Beth over at scanlime is no stranger to building electronics. But this time she wanted to, well…in her own words, “create something new and exciting that I can immediately use in my everyday life. It also happens to be a sex toy.” Specifically, one of those little remote-controlled vibrating egg things.

She ended up producing a hack that is remarkably polished. She even designed and 3D printed a custom enclosure for the whole thing. If she had used neon pink plastic it would have been hard to tell that it wasn’t part of the original product.

She’s got an incredibly detailed description of the project on her blog. Personally, I think the most interesting part of the hack was her solution to the power problem.

This was getting complicated fast. Lithium polymer battery, a boost converter to raise the voltage to 5V for the sonar module, charging circuit, “fuel gauge” indicator. All of this work goes into every commercial product that runs on batteries, and we often take it for granted. As far as I’m aware, though, there isn’t a great equivalent for quick DIY prototyping. The Arduino Fio board is close to what I want: an Arduino with a built-in LiPo battery charger. But it doesn’t have the 5V boost converter or any way of monitoring the battery’s charge. Without designing my own PCB, I’d need several separate components: batteryfuel gaugecharge/boost. All total, over $45 and a lot more bulk and complexity than I wanted. I was really hoping there was a better option.

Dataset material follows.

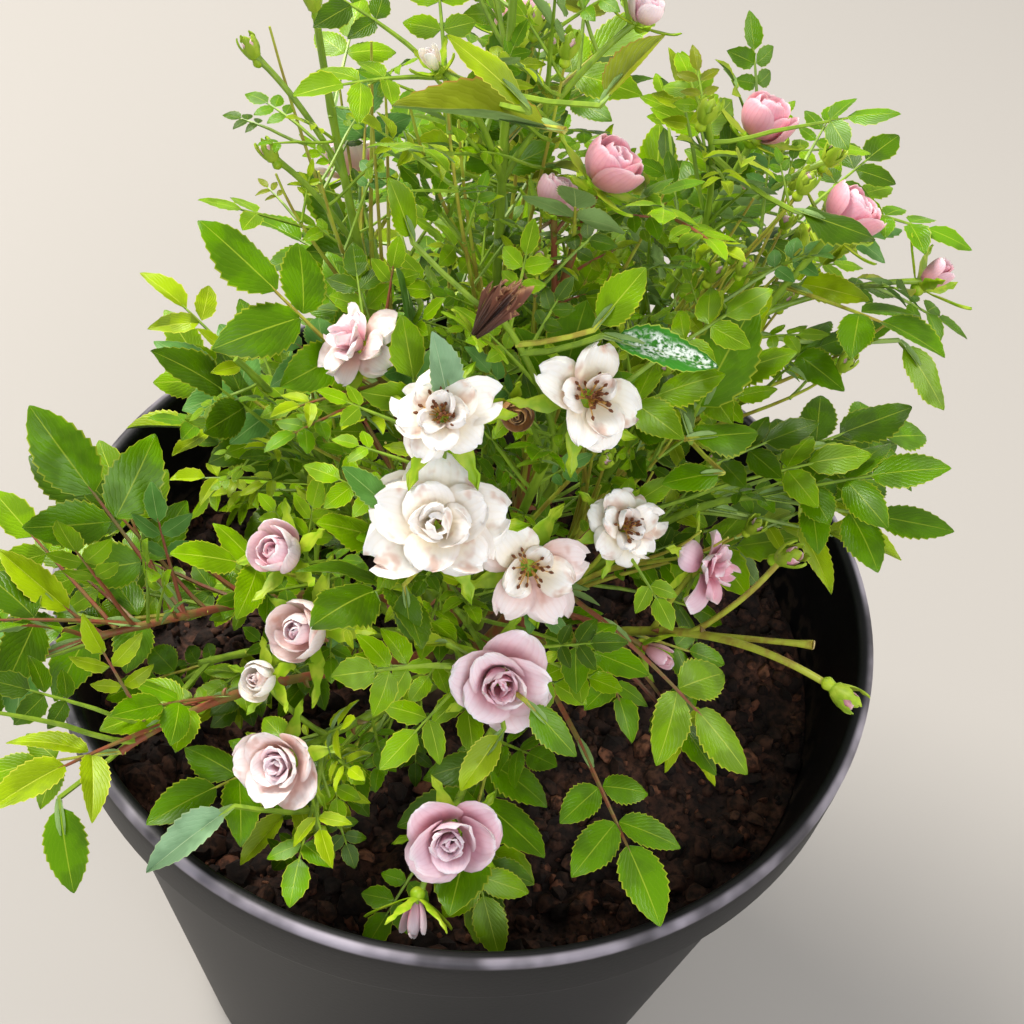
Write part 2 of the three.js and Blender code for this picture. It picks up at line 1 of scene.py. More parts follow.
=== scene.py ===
"""The looks of a miniature rose bush in bloom, growing in its round black plastic pot.

The bush is grown by the same seeded rule as its solids, and finer twigs and smaller leaves then
fill the same space. Lengths are millimetres until a mesh is written, which is in metres.
"""

import logging
import math
from dataclasses import dataclass, field
from enum import Enum
from functools import lru_cache
from typing import Callable, Iterable, Optional

import bpy
import numpy as np
from mathutils import Matrix, Vector
from numpy.linalg import norm


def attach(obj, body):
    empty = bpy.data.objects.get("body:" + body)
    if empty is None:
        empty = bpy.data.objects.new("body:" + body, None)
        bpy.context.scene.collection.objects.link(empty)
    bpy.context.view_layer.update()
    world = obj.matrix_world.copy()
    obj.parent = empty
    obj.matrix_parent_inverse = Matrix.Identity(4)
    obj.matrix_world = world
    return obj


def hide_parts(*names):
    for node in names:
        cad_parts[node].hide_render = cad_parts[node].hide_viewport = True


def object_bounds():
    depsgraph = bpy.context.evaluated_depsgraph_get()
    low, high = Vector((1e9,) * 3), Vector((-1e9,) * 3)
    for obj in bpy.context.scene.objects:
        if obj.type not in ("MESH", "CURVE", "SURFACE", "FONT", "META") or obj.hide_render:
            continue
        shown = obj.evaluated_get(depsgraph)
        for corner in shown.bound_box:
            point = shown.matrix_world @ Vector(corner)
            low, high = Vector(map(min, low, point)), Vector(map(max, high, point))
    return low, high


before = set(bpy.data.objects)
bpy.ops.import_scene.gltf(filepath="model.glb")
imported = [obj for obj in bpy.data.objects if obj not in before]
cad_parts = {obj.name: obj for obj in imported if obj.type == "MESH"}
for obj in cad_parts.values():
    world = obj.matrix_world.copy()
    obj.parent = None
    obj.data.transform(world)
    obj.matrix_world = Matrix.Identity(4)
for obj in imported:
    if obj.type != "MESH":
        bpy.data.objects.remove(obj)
CAD_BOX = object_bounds()

Array = np.ndarray
Draws = np.random.Generator
Node, Socket = bpy.types.Node, bpy.types.NodeSocket
Inputs = dict[str | int, object]
Pair = tuple[float, float]
Triple = tuple[float, float, float]

LOG = logging.getLogger("rose_bush")
MM = 0.001
TINY = 1e-12
UPRIGHT_SINE = 0.05
UP = np.array([0.0, 0.0, 1.0])
BODY = "root"
REACH_LOW, REACH_HIGH = (np.array(corner) / MM for corner in CAD_BOX)


# Small helpers on arrays of points.


def unit(vectors: Array) -> Array:
    """Vectors over their own lengths."""
    return vectors / np.maximum(norm(vectors, axis=-1, keepdims=True), TINY)


def mix(low: float, high: float, share: float | Array) -> float | Array:
    """The value at a share of the way from low to high."""
    return low + (high - low) * share


def square_to(directions: Array) -> Array:
    """A unit direction square to each one: its cross product with +Z, or +X where it is upright."""
    side = np.cross(directions, UP)
    upright = norm(side, axis=-1, keepdims=True) < UPRIGHT_SINE
    return np.where(upright, np.array([1.0, 0.0, 0.0]), unit(side))


def turned_about(vectors: Array, axis: Array, angles: Array) -> Array:
    """Vectors square to an axis, turned about it: v cos(a) + (axis x v) sin(a)."""
    return vectors * np.cos(angles)[..., None] + np.cross(axis, vectors) * np.sin(angles)[..., None]


def seeded(seed: int) -> Callable[[], float]:
    """The source's own stream of numbers, by 32-bit products and shifts.

    Args:
        seed: Any whole number.

    Returns:
        A function whose calls give numbers from 0 up to 1, the same ones for the same seed.
    """
    mask = 0xFFFFFFFF
    state = seed & mask

    def draw() -> float:
        """The next number."""
        nonlocal state
        state = (state + 0x6D2B79F5) & mask
        mixed = ((state ^ (state >> 15)) * (state | 1)) & mask
        mixed ^= (mixed + (mixed ^ (mixed >> 7)) * (mixed | 61)) & mask
        return ((mixed ^ (mixed >> 14)) & mask) / (mask + 1)

    return draw


# The driving sizes and the rule's own numbers, as in the solids.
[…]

It so happens that this sort of amalgamation of parts is already pretty commonplace in the form of portable cell-phone chargers. These devices are very little more than a boost converter, charger, lithium battery, and a very basic fuel gauge. Best of all, thanks to economy of scale, they’re really inexpensive. The 3200 mAH battery I used in this project was only $22, and it’s something I can reuse for multiple projects… or even to charge my phone.

This is an elegant solution that can apply to an array of different projects. Once something becomes commoditized it can drop below the price point at which it makes sense to reproduce the functionality yourself. All wireless projects need power, and with cell phone chargers becoming cheap and easy to find it makes sense to just plug one into the project’s USB slot and call it a day. Not only is it cheaper and easier, but it’s modular because you can still use it for its original purpose.